GET /ai/explain/{ticker} is auto-hydrating: if no signal snapshot exists yet, the backend attempts on-demand real public price hydration, ticker-specific news ingestion and signal generation before returning an explanation. If verified data is still insufficient, it returns an Insufficient Evidence explanation with provider diagnostics instead of fabricating a signal.
Frontend Pages
- Case Study Home
- Intelligence Dashboard
- Asset Detail
- ETF Radar
- Theme Explorer
- Signal Lab
- Backtest
- Methodology
The UI is intentionally dense, dark and technical: Bloomberg-style information density, Linear/Vercel-style cleanliness, TradingView-style chart clarity and OpenBB-style open-source posture.
Local Setup
cd hf-blum-mvp
python -m venv .venv
source .venv/bin/activate
pip install -r requirements.txt
npm --prefix frontend install
npm --prefix frontend run build
export DATABASE_URL=postgresql+psycopg2://postgres:postgres@127.0.0.1:5432/blum
PYTHONPATH=backend uvicorn app.main:app --host 0.0.0.0 --port 7860
Docker
cd hf-blum-mvp
docker build -t blum-ai-financial-intelligence .
docker run --rm -p 7860:7860 blum-ai-financial-intelligence
If DATABASE_URL is not set, the Docker demo starts an embedded PostgreSQL instance inside the container. For production-like use, provide an external PostgreSQL database:
docker run --rm -p 7860:7860 \
-e DATABASE_URL=postgresql+psycopg2://user:password@host:5432/blum \
blum-ai-financial-intelligence
Hugging Face Spaces Deployment
Use a Docker Space. Upload the repository with:
Dockerfilerequirements.txtbackend/frontend/scripts/package.jsonREADME.md
The Space serves the FastAPI backend and the exported Next.js frontend on port 7860.
Backtesting and Validation
Backtesting is included for research validation only. It reports historical hit rate, average forward return over 5D/20D/60D, max adverse excursion, max favorable excursion and false positives. It does not predict or guarantee future returns.
Limitations
- Public RSS, Google News RSS search, Yahoo and Stooq are demo-grade public data sources, not licensed institutional feeds.
- The system does not generate synthetic prices. If public providers fail or rate-limit, the affected assets are reported as missing instead of being filled with fake data.
- FinBERT, embeddings and LLM model loading depend on runtime memory and Hugging Face model availability.
- The reasoning layer must not invent data; it is constrained to retrieved evidence.
- Signal classifications are research triage outputs, not investment recommendations.
- PostgreSQL is the database layer; the Docker demo can start an embedded PostgreSQL instance for Hugging Face convenience.
Financial Disclaimer
This project is for educational, research and technical case-study purposes only.
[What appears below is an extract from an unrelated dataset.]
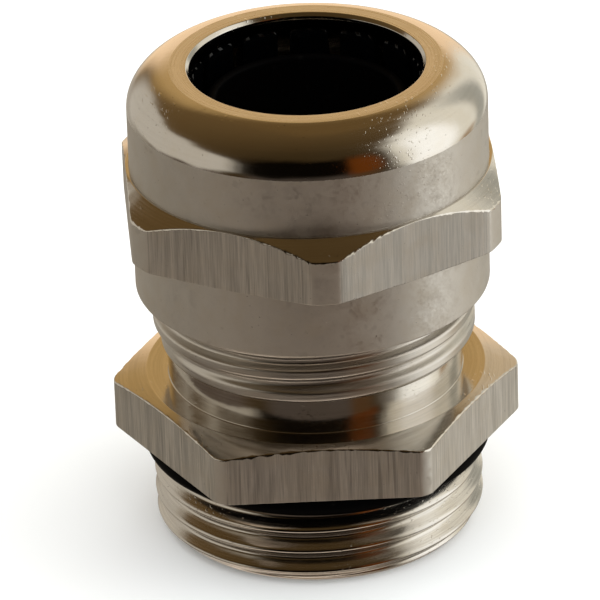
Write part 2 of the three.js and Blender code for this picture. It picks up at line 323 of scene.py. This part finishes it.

It does not constitute financial advice, investment advice, a recommendation, a trading signal, portfolio guidance or an offer to buy or sell any security. Always perform independent research and consult qualified professionals before making financial decisions.
Roadmap
The execution roadmap is tracked in ROADMAP.md. It covers Docker Space stabilization, data ingestion reliability, AI model productionization, semantic intelligence, signal engine upgrades, ETF intelligence, backtesting, frontend UX, provider architecture, testing and open-source polish.
Engineering Standards
Development standards are tracked in ENGINEERING_STANDARDS.md. The project explicitly rejects placeholders, fabricated data and synthetic market-data fallbacks. Every shipped increment should be evidence-bound, efficient, explainable and verified.
Contributing
Contributions should preserve the project philosophy: transparent evidence, modular models, explainable scoring, no fabricated data and no investment recommendations.